After all that, I still don’t have the “one scene”, and I came close to drawing a blank. Fortunately, my train of thought brought me back to one particular scene, right about at the transition from the first act to the second. While venturing out of the house, Anders discovers that the police are looking for his earlier victims. Whether he could use his powers to camouflage is one more thing that isn’t clear, but wearing very British leisure wear certainly doesn’t help. Before he can retreat, he gets cornered by one of the officers, forcing the only straight-up fight between the alien and a human. The cop actually gets in the first blow, which clearly does some real damage. The creature rallies, however, quickly turning the tables with evidently superior strength. As his victory is sealed, the monster finally transforms and prepares to feed, leaving a grisly find for the next officer to arrive.

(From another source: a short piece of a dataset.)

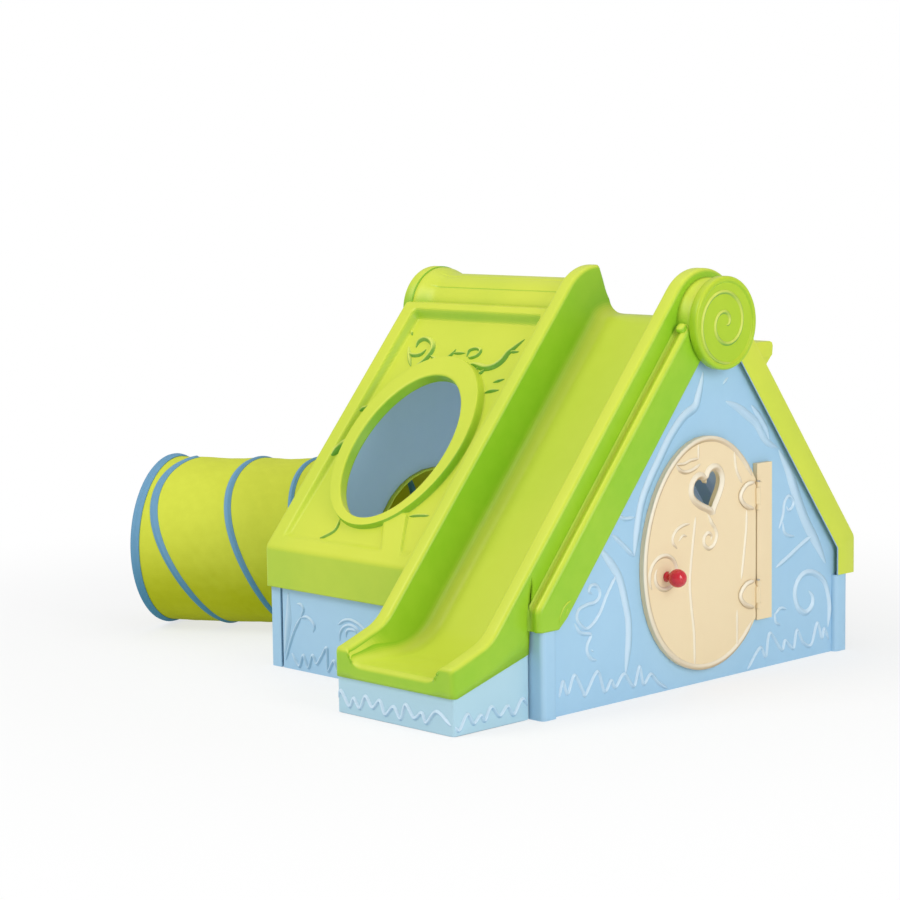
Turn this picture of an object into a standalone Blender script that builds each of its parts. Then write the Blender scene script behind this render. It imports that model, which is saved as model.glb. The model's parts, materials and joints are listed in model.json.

This is where I come back to the problem I raised above. The conceit that a carnivorous species could reach the level of interstellar civilization without solving their food problems was a non-starter, but the story doesn’t need it. The Predator could have been the equivalent of an accountant who took up bow hunting, and it still would have worked because the backstory didn’t really matter. What we clearly see here, however, is a being who can’t cover up even minor misdeeds and isn’t nearly tough enough to stand up to the kind of resistance that would assemble sooner or later. As with The Hidden, this gets me running my own thought experiment. Instead of killing random humans, eat the vermin, the stray pets and maybe the occasional homeless guy. Or, if you can adjust well enough to live among the natives, get a job at a morgue or a pound, where a steady food supply would just be a matter of eating what was going in the crematorium anyway. Better still, if you have technology centuries ahead of the locals, take out a few patents, then buy all the food you need. And that’s the problem with movies like this. It’s not they don’t have ideas, it’s that they’re made by people who never cared enough to develop them. For me, nothing is more offensive than wasting a good idea, which is why this gets the lowest rating.